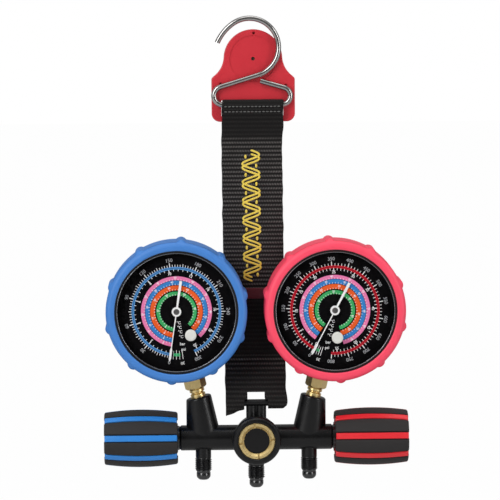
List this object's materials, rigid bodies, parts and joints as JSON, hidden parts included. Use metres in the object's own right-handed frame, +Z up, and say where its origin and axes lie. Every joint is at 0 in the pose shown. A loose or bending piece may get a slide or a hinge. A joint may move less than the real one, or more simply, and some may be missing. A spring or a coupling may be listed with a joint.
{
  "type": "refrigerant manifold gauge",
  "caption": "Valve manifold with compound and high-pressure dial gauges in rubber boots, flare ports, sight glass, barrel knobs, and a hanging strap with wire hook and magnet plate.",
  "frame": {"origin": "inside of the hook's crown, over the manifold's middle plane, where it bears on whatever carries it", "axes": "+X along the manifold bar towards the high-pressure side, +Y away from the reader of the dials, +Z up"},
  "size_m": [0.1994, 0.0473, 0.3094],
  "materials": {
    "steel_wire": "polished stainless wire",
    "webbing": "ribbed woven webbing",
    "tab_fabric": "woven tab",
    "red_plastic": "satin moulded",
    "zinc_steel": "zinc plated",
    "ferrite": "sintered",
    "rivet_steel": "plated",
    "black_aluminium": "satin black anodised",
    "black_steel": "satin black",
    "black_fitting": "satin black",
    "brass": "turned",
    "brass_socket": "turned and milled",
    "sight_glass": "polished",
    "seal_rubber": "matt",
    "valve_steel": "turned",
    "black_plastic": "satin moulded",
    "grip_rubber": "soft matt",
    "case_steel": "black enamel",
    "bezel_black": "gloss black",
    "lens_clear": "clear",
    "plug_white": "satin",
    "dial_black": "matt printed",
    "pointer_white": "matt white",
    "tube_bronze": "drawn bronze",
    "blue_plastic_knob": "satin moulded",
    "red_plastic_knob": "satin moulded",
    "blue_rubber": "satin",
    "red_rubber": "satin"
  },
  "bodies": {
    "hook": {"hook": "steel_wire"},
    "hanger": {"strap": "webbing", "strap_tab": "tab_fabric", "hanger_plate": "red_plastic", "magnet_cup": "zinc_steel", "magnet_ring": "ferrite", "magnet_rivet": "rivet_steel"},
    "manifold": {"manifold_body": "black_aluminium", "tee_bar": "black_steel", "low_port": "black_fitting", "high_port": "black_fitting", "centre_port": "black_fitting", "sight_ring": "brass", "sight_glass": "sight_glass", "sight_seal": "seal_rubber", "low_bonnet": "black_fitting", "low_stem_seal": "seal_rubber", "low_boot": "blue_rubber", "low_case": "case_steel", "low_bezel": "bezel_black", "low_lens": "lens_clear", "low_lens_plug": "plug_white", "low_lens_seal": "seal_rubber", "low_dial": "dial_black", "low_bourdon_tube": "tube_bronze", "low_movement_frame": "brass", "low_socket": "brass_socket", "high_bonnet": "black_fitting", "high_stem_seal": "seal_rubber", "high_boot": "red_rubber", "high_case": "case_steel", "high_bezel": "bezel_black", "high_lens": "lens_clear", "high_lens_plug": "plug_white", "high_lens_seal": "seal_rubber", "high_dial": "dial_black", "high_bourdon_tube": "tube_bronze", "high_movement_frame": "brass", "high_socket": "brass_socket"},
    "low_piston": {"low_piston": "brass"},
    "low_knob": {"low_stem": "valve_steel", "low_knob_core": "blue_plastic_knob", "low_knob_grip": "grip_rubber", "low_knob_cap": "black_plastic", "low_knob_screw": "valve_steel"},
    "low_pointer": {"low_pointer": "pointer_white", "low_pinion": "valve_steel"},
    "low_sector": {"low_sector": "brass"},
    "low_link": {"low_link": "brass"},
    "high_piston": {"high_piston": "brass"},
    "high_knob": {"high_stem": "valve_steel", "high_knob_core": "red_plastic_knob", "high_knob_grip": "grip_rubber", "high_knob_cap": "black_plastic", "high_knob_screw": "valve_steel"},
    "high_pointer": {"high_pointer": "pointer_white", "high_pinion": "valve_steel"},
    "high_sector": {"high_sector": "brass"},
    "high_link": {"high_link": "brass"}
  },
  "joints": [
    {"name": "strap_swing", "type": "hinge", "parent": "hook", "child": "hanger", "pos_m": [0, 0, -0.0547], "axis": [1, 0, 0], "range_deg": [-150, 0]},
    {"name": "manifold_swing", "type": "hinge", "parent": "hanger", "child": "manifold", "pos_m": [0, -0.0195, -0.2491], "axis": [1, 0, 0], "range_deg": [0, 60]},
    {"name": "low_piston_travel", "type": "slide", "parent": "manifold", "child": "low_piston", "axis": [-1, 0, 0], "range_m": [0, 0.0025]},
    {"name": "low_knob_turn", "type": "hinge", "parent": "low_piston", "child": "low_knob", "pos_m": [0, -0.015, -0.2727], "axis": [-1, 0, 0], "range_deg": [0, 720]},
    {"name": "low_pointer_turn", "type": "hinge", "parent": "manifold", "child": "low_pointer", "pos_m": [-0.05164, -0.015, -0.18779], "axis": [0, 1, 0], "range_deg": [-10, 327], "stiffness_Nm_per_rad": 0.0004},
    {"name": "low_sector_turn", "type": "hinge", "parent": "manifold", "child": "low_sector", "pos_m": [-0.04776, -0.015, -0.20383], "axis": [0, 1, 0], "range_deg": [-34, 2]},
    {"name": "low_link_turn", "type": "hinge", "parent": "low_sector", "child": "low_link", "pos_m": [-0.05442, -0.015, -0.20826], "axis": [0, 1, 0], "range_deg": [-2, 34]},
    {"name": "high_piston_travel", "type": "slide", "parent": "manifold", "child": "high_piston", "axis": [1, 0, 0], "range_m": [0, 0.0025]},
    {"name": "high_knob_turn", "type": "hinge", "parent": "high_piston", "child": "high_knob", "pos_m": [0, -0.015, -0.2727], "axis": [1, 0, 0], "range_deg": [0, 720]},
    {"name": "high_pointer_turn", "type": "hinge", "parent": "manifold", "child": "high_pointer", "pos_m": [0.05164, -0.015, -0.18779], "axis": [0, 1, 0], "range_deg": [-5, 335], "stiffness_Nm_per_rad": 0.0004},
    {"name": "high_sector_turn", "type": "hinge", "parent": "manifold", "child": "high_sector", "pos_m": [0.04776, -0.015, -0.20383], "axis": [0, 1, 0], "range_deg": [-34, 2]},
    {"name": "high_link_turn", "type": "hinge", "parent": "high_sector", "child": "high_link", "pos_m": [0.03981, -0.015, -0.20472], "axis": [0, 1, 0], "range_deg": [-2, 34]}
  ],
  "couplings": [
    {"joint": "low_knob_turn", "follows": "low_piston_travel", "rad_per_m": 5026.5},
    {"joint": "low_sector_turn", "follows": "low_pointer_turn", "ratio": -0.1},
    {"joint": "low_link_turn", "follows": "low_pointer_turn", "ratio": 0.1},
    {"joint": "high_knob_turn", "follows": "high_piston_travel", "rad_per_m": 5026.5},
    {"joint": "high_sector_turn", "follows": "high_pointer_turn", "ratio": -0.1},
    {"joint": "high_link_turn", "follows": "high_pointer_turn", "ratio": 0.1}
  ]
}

Your goal: Restate the data above word for word, please.

Result of the task:
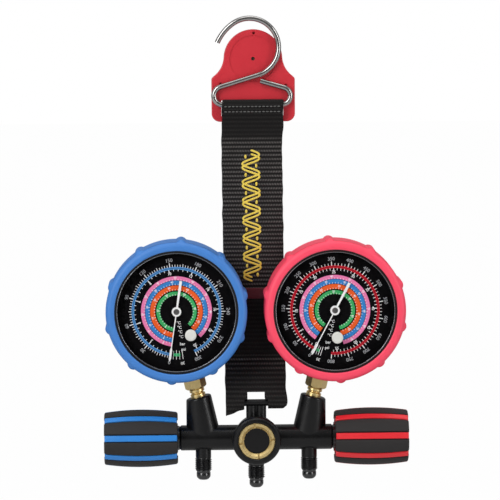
List this object's materials, rigid bodies, parts and joints as JSON, hidden parts included. Use metres in the object's own right-handed frame, +Z up, and say where its origin and axes lie. Every joint is at 0 in the pose shown. A loose or bending piece may get a slide or a hinge. A joint may move less than the real one, or more simply, and some may be missing. A spring or a coupling may be listed with a joint.
{
  "type": "refrigerant manifold gauge",
  "caption": "Valve manifold with compound and high-pressure dial gauges in rubber boots, flare ports, sight glass, barrel knobs, and a hanging strap with wire hook and magnet plate.",
  "frame": {"origin": "inside of the hook's crown, over the manifold's middle plane, where it bears on whatever carries it", "axes": "+X along the manifold bar towards the high-pressure side, +Y away from the reader of the dials, +Z up"},
  "size_m": [0.1994, 0.0473, 0.3094],
  "materials": {
    "steel_wire": "polished stainless wire",
    "webbing": "ribbed woven webbing",
    "tab_fabric": "woven tab",
    "red_plastic": "satin moulded",
    "zinc_steel": "zinc plated",
    "ferrite": "sintered",
    "rivet_steel": "plated",
    "black_aluminium": "satin black anodised",
    "black_steel": "satin black",
    "black_fitting": "satin black",
    "brass": "turned",
    "brass_socket": "turned and milled",
    "sight_glass": "polished",
    "seal_rubber": "matt",
    "valve_steel": "turned",
    "black_plastic": "satin moulded",
    "grip_rubber": "soft matt",
    "case_steel": "black enamel",
    "bezel_black": "gloss black",
    "lens_clear": "clear",
    "plug_white": "satin",
    "dial_black": "matt printed",
    "pointer_white": "matt white",
    "tube_bronze": "drawn bronze",
    "blue_plastic_knob": "satin moulded",
    "red_plastic_knob": "satin moulded",
    "blue_rubber": "satin",
    "red_rubber": "satin"
  },
  "bodies": {
    "hook": {"hook": "steel_wire"},
    "hanger": {"strap": "webbing", "strap_tab": "tab_fabric", "hanger_plate": "red_plastic", "magnet_cup": "zinc_steel", "magnet_ring": "ferrite", "magnet_rivet": "rivet_steel"},
    "manifold": {"manifold_body": "black_aluminium", "tee_bar": "black_steel", "low_port": "black_fitting", "high_port": "black_fitting", "centre_port": "black_fitting", "sight_ring": "brass", "sight_glass": "sight_glass", "sight_seal": "seal_rubber", "low_bonnet": "black_fitting", "low_stem_seal": "seal_rubber", "low_boot": "blue_rubber", "low_case": "case_steel", "low_bezel": "bezel_black", "low_lens": "lens_clear", "low_lens_plug": "plug_white", "low_lens_seal": "seal_rubber", "low_dial": "dial_black", "low_bourdon_tube": "tube_bronze", "low_movement_frame": "brass", "low_socket": "brass_socket", "high_bonnet": "black_fitting", "high_stem_seal": "seal_rubber", "high_boot": "red_rubber", "high_case": "case_steel", "high_bezel": "bezel_black", "high_lens": "lens_clear", "high_lens_plug": "plug_white", "high_lens_seal": "seal_rubber", "high_dial": "dial_black", "high_bourdon_tube": "tube_bronze", "high_movement_frame": "brass", "high_socket": "brass_socket"},
    "low_piston": {"low_piston": "brass"},
    "low_knob": {"low_stem": "valve_steel", "low_knob_core": "blue_plastic_knob", "low_knob_grip": "grip_rubber", "low_knob_cap": "black_plastic", "low_knob_screw": "valve_steel"},
    "low_pointer": {"low_pointer": "pointer_white", "low_pinion": "valve_steel"},
    "low_sector": {"low_sector": "brass"},
    "low_link": {"low_link": "brass"},
    "high_piston": {"high_piston": "brass"},
    "high_knob": {"high_stem": "valve_steel", "high_knob_core": "red_plastic_knob", "high_knob_grip": "grip_rubber", "high_knob_cap": "black_plastic", "high_knob_screw": "valve_steel"},
    "high_pointer": {"high_pointer": "pointer_white", "high_pinion": "valve_steel"},
    "high_sector": {"high_sector": "brass"},
    "high_link": {"high_link": "brass"}
  },
  "joints": [
    {"name": "strap_swing", "type": "hinge", "parent": "hook", "child": "hanger", "pos_m": [0, 0, -0.0547], "axis": [1, 0, 0], "range_deg": [-150, 0]},
    {"name": "manifold_swing", "type": "hinge", "parent": "hanger", "child": "manifold", "pos_m": [0, -0.0195, -0.2491], "axis": [1, 0, 0], "range_deg": [0, 60]},
    {"name": "low_piston_travel", "type": "slide", "parent": "manifold", "child": "low_piston", "axis": [-1, 0, 0], "range_m": [0, 0.0025]},
    {"name": "low_knob_turn", "type": "hinge", "parent": "low_piston", "child": "low_knob", "pos_m": [0, -0.015, -0.2727], "axis": [-1, 0, 0], "range_deg": [0, 720]},
    {"name": "low_pointer_turn", "type": "hinge", "parent": "manifold", "child": "low_pointer", "pos_m": [-0.05164, -0.015, -0.18779], "axis": [0, 1, 0], "range_deg": [-10, 327], "stiffness_Nm_per_rad": 0.0004},
    {"name": "low_sector_turn", "type": "hinge", "parent": "manifold", "child": "low_sector", "pos_m": [-0.04776, -0.015, -0.20383], "axis": [0, 1, 0], "range_deg": [-34, 2]},
    {"name": "low_link_turn", "type": "hinge", "parent": "low_sector", "child": "low_link", "pos_m": [-0.05442, -0.015, -0.20826], "axis": [0, 1, 0], "range_deg": [-2, 34]},
    {"name": "high_piston_travel", "type": "slide", "parent": "manifold", "child": "high_piston", "axis": [1, 0, 0], "range_m": [0, 0.0025]},
    {"name": "high_knob_turn", "type": "hinge", "parent": "high_piston", "child": "high_knob", "pos_m": [0, -0.015, -0.2727], "axis": [1, 0, 0], "range_deg": [0, 720]},
    {"name": "high_pointer_turn", "type": "hinge", "parent": "manifold", "child": "high_pointer", "pos_m": [0.05164, -0.015, -0.18779], "axis": [0, 1, 0], "range_deg": [-5, 335], "stiffness_Nm_per_rad": 0.0004},
    {"name": "high_sector_turn", "type": "hinge", "parent": "manifold", "child": "high_sector", "pos_m": [0.04776, -0.015, -0.20383], "axis": [0, 1, 0], "range_deg": [-34, 2]},
    {"name": "high_link_turn", "type": "hinge", "parent": "high_sector", "child": "high_link", "pos_m": [0.03981, -0.015, -0.20472], "axis": [0, 1, 0], "range_deg": [-2, 34]}
  ],
  "couplings": [
    {"joint": "low_knob_turn", "follows": "low_piston_travel", "rad_per_m": 5026.5},
    {"joint": "low_sector_turn", "follows": "low_pointer_turn", "ratio": -0.1},
    {"joint": "low_link_turn", "follows": "low_pointer_turn", "ratio": 0.1},
    {"joint": "high_knob_turn", "follows": "high_piston_travel", "rad_per_m": 5026.5},
    {"joint": "high_sector_turn", "follows": "high_pointer_turn", "ratio": -0.1},
    {"joint": "high_link_turn", "follows": "high_pointer_turn", "ratio": 0.1}
  ]
}